At once intimate in theme and monumental in scale, C&H is an exuberant and sensuous snapshot of Henry Taylor’s distinctive way of seeing. Painted in 2006, the present work demonstrates the principal hallmarks of Taylor’s aesthetic: large-scale and vibrant, this canvas portrays a variety of intersecting narratives involving the Black communities of California. Depicting friends, family, acquaintances, homeless people, psychiatric patients, and art world colleagues, critics and viewers, Taylor’s gaze is warmly democratic and levelling; representing all by means of his rich, bright palette. In C&H, the viewer is met by a large group of immaculately-dressed people, of which the majority are women in smart, black dresses, who have gathered on a luscious green lawn before a building. Some are children held or supervised by loving adults while others are captured in a moment of tender embrace. The ‘C&H’ logo of the California and Hawaiian Sugar Company – which had operated out of Crockett, California for exactly one hundred years when this painting was made – looms large behind the heads of the group and foreshadows Kara Walker’s 2014 A Subtlety, which explored the US sugar industry’s exploitation of African Americans. In an uncanny and humorous twist, a giant figure – presumably Taylor himself clad in dungarees and white shirt – watches over the scene from behind a house. Smiling and benevolent, Taylor represents himself, not without irony and frivolity, as a kind of guardian over the occasion. Displaying a redemptive and moving harmony, C&H represents a community united by their shared history and an artist intent on documenting it. Taylor enjoyed a major, mid-career retrospective at MoMA PS1 in 2012 (in which the present work was exhibited), as well as solo exhibitions at the Studio Museum, Harlem in April 2007, and the Santa Monica Museum of Art in September 2008.

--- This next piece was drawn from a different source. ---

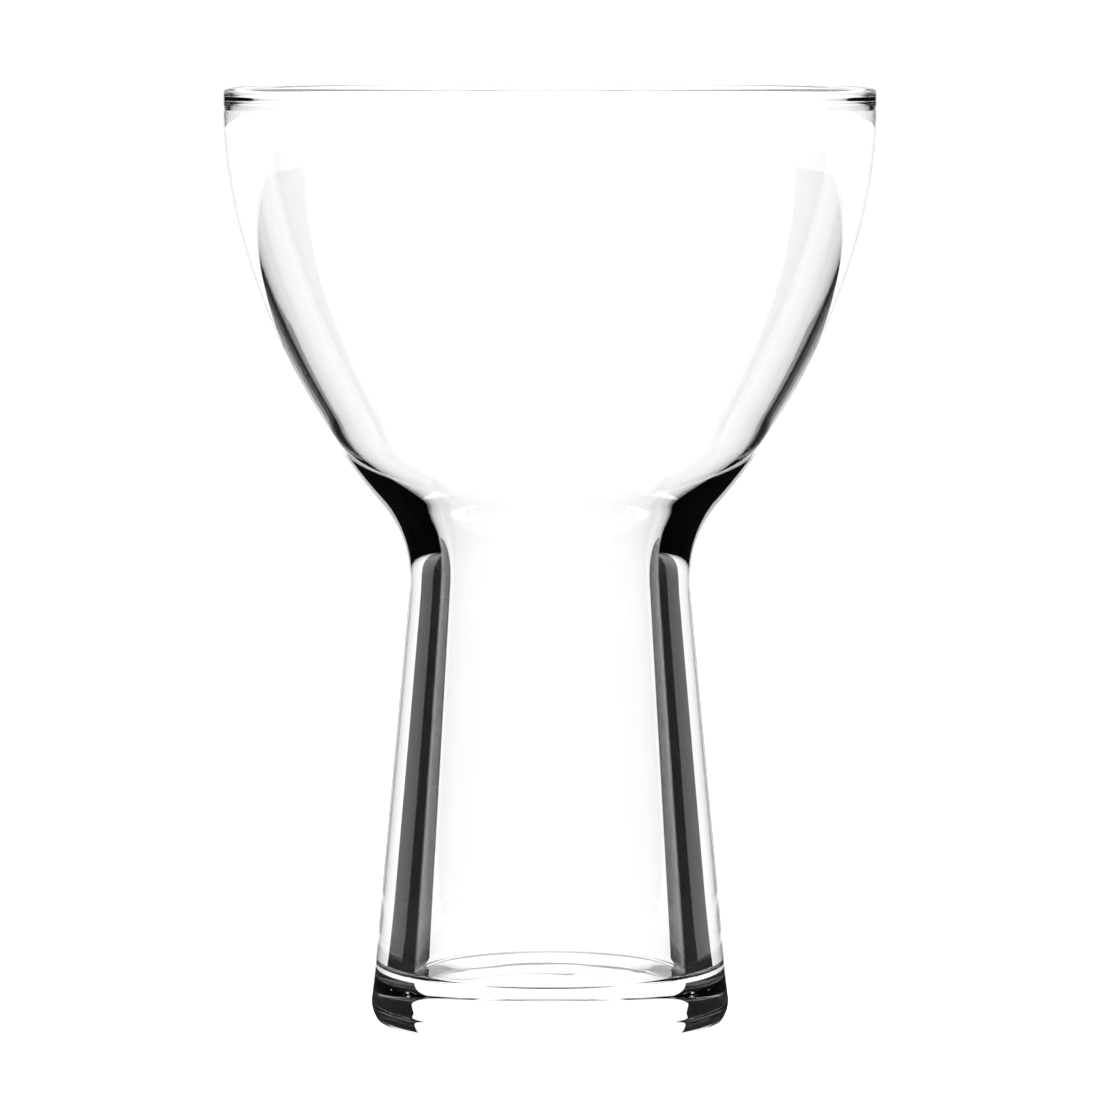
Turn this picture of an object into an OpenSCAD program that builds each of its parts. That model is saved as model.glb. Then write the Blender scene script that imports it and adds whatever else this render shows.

Demonstrating both a shrewd critical eye and a delicate sensibility, Taylor’s art betrays a wide range of influences and an enigmatic, evasive manner. Shown in his March 2011 exhibition at the Los Angeles Blum & Poe Gallery, See Alice Jump (2011) depicts the first African-American Olympic Gold medal winner Alice Coachman as she vaults a hurdle against a crisp, cerulean sky. In the same exhibition, the portrait Noah (2011) portrays a young boy – a relative of the artist’s – in a style redolent of Henri Matisse. If comparisons are most commonly made between Taylor and Kerry James Marshall – who are, of course, of a similar age – Taylor’s clear preoccupation with the notion of community aligns him to greater extent with Mark Bradford. In a recent video made for W Magazine and The New York Times, Taylor comments that his “influences vary… of course you reflect, and you get nostalgic, and you go back into your past, to your Dad and Mom”. At one point in this video, Taylor shows us a found advertisement, aimed at African American men, for a barbershop on which Taylor has painted the iconic barber’s pole of red, white and blue. Recalling Bradford’s work on the logos of collective Black identity, this moment evinces Bradford and Taylor's shared awareness of sites – including the barbershop – of solidarity, exchange and wisdom in the Californian African-American community. Such spaces have historically served as points of refuge against externally imposed working-conditions, which are metonymised in the present work by the ignored C&H logo.